Why Should Christian Teens Date (Or Not Date)?
While most people have differing opinions about dating, it is one area of the Bible where there is not a lot of information. However, Christian teens can get some idea of God’s expectations from certain scripture verses:
Genesis 2:24: “For this reason a man will leave his father and mother and be united to his wife, and they will become one flesh.” (NIV)Proverbs 4:23: “Above all else, guard your heart, for it is the wellspring of life.” (NIV)1 Corinthians 13:4-7: “Love is patient, love is kind. It does not envy, it does not boast, it is not proud. It is not rude, it is not self-seeking, it is not easily angered, it keeps no record of wrongs. Love does not delight in evil but rejoices with the truth. It always protects, always trusts, always hopes, always perseveres.” (NIV)These three scriptures give insight into the Christian dating life. We need to realize that God means for us to meet the ONE person that we are meant to marry. According to Genesis, a man will leave home to marry one women to become one flesh. You do not need to date a lot of people – just the right one.
Also, Christian teens need to guard their hearts. The word “love” is thrown around with little thought. Yet, we often live for love. We live for God’s love first and foremost, but we also live for the love of others. While there are many definitions of love, 1Corinthians tells us how God defines love.
It is love that should drive Christian teens to date, but it should not be the shallow version of love. When you date it should be taken seriously. You should know the person you are dating and know their beliefs.
You should check your potential boyfriend/girlfriend against the values listed in 1 Corinthians. Ask yourself if the two of you are patient and kind to one another. Are you envious of one another? Do you boast about one another or to each other? Go through the characteristics to measure your relationship.
Only Date Believers
God is pretty picky on this one, and the Bible makes this issue very clear.

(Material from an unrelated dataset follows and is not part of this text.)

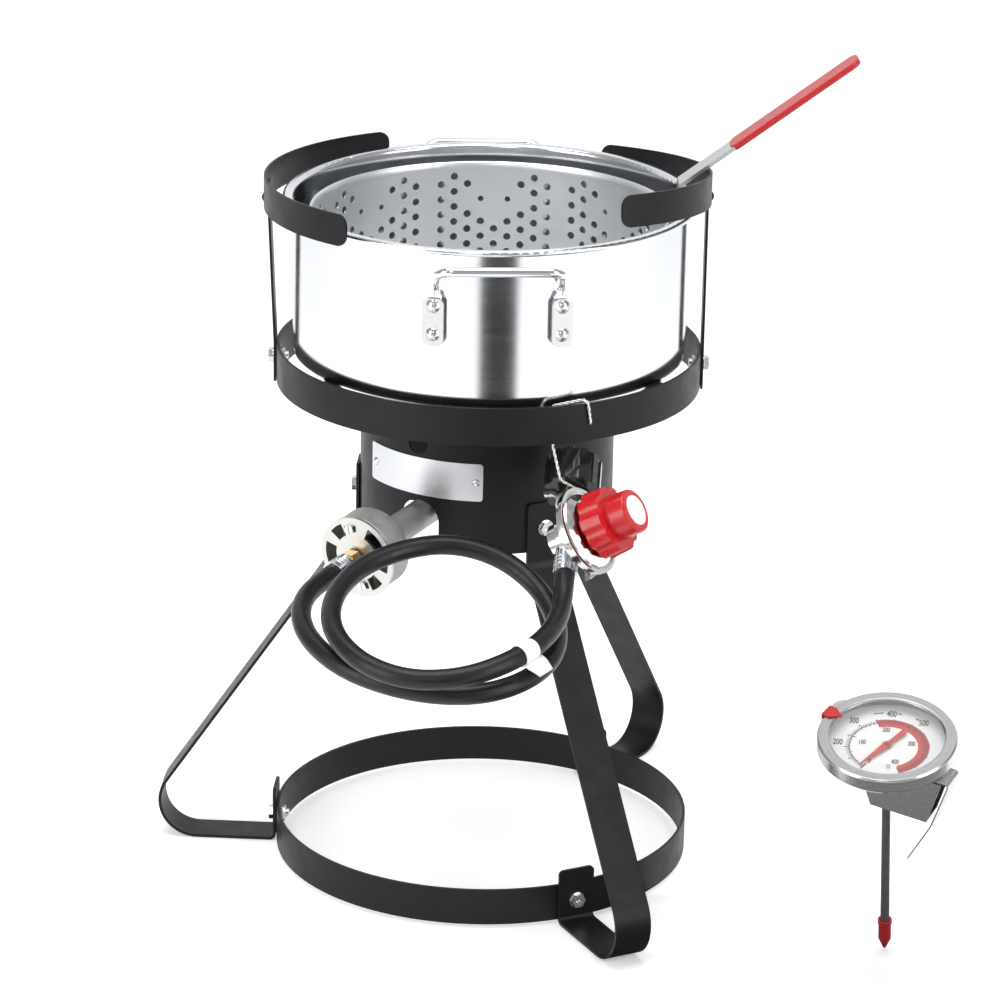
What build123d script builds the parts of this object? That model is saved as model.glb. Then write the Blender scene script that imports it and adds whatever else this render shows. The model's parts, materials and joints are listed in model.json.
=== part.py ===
from build123d import *
from math import cos, pi, radians, sin, tan
import os

# Turkey fryer kit: a propane burner stand with a pot, a perforated basket and a dial thermometer.
# Millimetres, +Z up. The origin is on the burner's axis, on the ground under the three feet.
# Azimuths are degrees from +X, turning towards +Y. The regulator and the hose are at the front, -Y.

# ---------------------------------------------------------------- driving dimensions
RING_OUT = 170.5
RING_THICK = 2.5
BOTTOM_RING_Z = (3.0, 33.0)
TOP_RING_Z = (407.0, 437.3)

SHIELD_OUT = 102.5
SHIELD_THICK = 1.5
SHIELD_Z = (293.5, 409.5)
VENT_RADIUS = 9.0
VENT_Z = 380.5
VENT_AZIMUTHS = (-122.0, -2.0, 118.0)
NOTCH_AZIMUTH = -121.0
NOTCH_HALF_WIDTH = 17.5
NOTCH_SPRING_Z = 316.0

LEG_AZIMUTHS = {"left": 177.0, "front": -63.0, "back": 57.0}
LEG_WIDTH = 31.0
LEG_THICK = 2.5
LEG_TOP_Z = 335.0
LEG_KNEE = (SHIELD_OUT, 282.4)
LEG_TOE = (293.0, 2.5)
LEG_TAB_TOP_Z = 46.0
LEG_BEND_RADII = (13.2, 29.7, 3.0)
LEG_CORNER = 4.0

BAR_AZIMUTHS = {"left": -147.0, "right": -27.0, "back": 93.0}
BAR_THICK = 3.0
BAR_Z = (407.5, 428.5)
BAR_TONGUE_Z = 411.5
BAR_TONGUE_R = 70.0
BAR_END_R = RING_OUT - RING_THICK - 0.02

UPRIGHT_WIDTH = 23.0
UPRIGHT_THICK = 2.0
UPRIGHT_FOOT_Z = 404.0
GUARD_INNER_R = 175.0
GUARD_THICK = 2.0
GUARD_HEIGHT = 25.0
GUARD_CORNER = 9.0
GUARD_CENTRE_X = {"left": -3.6, "right": -2.0}
GUARD_LOW_Z = {"left": 550.3, "right": 557.3}
GUARD_RISE = {"left": 0.034, "right": 0.124}
GUARD_ARCS = {"left": (118.0, 233.0), "right": (-54.6, 58.4)}
UPRIGHT_AZIMUTHS = {"left": 180.0, "right": 0.0}
UPRIGHT_TOP_R = {"left": 176.0, "right": 170.5}
UPRIGHT_TOP_Z = {"left": 568.0, "right": 577.0}
RIVET_Z = {"left": 555.0, "right": 562.5}

BOLT_RADIUS = 3.0
BOLT_HOLE_RADIUS = 3.3
BOLT_HEX = 6.0
WASHER_RADIUS = 6.5
NUT_GAP = 0.15
FOOT_BOLT_Z = 19.0
SHIELD_BOLT_Z = 314.0
UPRIGHT_BOLT_Z = 424.0

PLATE_ARC = (-152.0, -91.3)
PLATE_Z = (338.0, 369.0)
PLATE_THICK = 0.8
PLATE_SCREW_AZIMUTHS = (-148.6, -94.3)

VENTURI_AZIMUTH = -122.0
VENTURI_DROOP = 6.0
VENTURI_Z = 319.0
TUBE_OUT = 11.75
TUBE_BORE = 9.5
TUBE_INNER_END = -64.0
DRUM_BACK = 58.0
DRUM_FRONT = 83.0
DRUM_OUT = 32.0
DRUM_WALL = 2.5
SHUTTER_OUT = 33.25
SHUTTER_THICK = 2.5
SHUTTER_GAP = 0.1
SHUTTER_SCREW_R = 24.0
SHUTTER_CLOCK = -51.6
BIG_WINDOWS = ((35.0, 71.0), (81.0, 117.0), (215.0, 251.0), (261.0, 297.0))
SMALL_WINDOWS = ((169.0, 194.0), (349.0, 374.0))
SCREW_SLOTS = ((140.0, 165.0), (320.0, 345.0))
WINDOW_R = (19.0, 29.0)
SLOT_HALF = 2.6

FERRULE_RADIUS = 9.25
FERRULE_LENGTH = 17.0
HOSE_RADIUS = 7.75

REGULATOR_CENTRE = (77.3, -198.0, 348.8)
REGULATOR_AXIS = (0.7828, -0.3544, 0.5115)
REGULATOR_INLET = (0.05, 0.865, 0.5)
PORT_DEPTH = 17.0

POT_OUT = 157.5
POT_BOTTOM_Z = 428.6
POT_RIM_Z = 559.5
POT_WALL = 1.2
POT_RIM_OUT = 165.6
HANDLE_AZIMUTHS = {"front": -87.4, "back": 92.6}
HANDLE_WIRE = 3.75
HANDLE_BAR_R = 191.0
HANDLE_BAR_Z = 552.5
HANDLE_HALF = 46.5
BRACKET_ANGLE = 17.7
BRACKET_RIVET_Z = (515.0, 492.5)

BASKET_OUT = 141.5
BASKET_RIM_OUT = 144.8
BASKET_RIM_Z = 549.3
BASKET_BOTTOM_Z = 430.3
BASKET_WALL = 1.2
BASKET_HANDLE_AZIMUTH = 2.0
BASKET_HANDLE_WIDTH = 22.0
BASKET_HANDLE_THICK = 3.0
BASKET_HANDLE_BEND = (148.0, 572.7)
BASKET_HANDLE_RISE = 36.5
BASKET_RIVET_Z = (500.0, 525.0)

GAUGE_TIP = (323.5, -194.0, 0.4)
GAUGE_AXIS = (-0.0588, -0.2905, 0.9551)
GAUGE_GLASS_R = 44.0
STEM_RADIUS = 3.5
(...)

Deuteronomy 7:3: “Do not intermarry with them. Do not give your daughters to their sons or take their daughters for your sons” (NIV)2Corinthians 6:14: “Do not be yoked together with unbelievers. For what do righteousness and wickedness have in common? Or what fellowship can light have with darkness?” (NIV)The Bible seriously warns us about dating non-Christians. While you may not be looking at marrying anyone at the moment, it should always be in the back of your head. Why get involved emotionally with someone that you should not marry? This does not mean you cannot be friends with that person, but you should not date them.
This also means that you should avoid “missionary dating,” which is dating a non-believer in the hopes that you can convert him or her. Your intentions may be noble, but the relationships rarely work out. Some Christians have even gotten married to non-believers, hoping that they can convert their spouse, but often the relationships end up in disaster.

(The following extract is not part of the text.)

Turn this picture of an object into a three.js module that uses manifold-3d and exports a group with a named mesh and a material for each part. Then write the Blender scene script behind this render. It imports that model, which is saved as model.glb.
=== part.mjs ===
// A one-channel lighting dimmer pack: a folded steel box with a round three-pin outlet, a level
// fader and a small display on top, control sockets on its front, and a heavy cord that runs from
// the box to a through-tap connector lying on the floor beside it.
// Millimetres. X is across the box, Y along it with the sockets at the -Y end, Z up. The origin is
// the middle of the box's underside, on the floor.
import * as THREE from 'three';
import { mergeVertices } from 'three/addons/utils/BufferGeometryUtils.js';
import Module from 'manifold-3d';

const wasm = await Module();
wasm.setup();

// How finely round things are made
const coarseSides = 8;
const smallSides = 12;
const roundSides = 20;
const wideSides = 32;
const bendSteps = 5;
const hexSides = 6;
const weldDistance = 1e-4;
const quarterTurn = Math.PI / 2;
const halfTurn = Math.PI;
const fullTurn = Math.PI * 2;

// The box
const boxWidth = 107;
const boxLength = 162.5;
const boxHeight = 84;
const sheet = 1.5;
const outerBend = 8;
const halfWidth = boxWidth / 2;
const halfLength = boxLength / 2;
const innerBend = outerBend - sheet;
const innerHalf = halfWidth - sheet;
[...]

On the other hand, some Christian teens believe that interracial dating is inappropriate due to the scriptures that tells Christians to avoid being yoked to non-Christians. However, there is actually nothing in the Bible that prohibits dating people of other races. The Bible places more emphasis on Christians dating other Christians. It is culture and society that place an emphasis on race.
So make sure you are only dating those who share your beliefs. Otherwise you may find that your relationship is a struggle rather than a joy.
Be careful of recreational dating, where you date for the sake of dating. God calls us to love one another, but the scripture is clear that He asks us to be careful. While love is a beautiful thing, the breaking off of relationships is hard. There is a reason they call it a “broken heart.” God understands the power in love and the damage a broken heart can do. This is why it is important for Christian teens to really pray, know their hearts, and listen to God when they decide to date.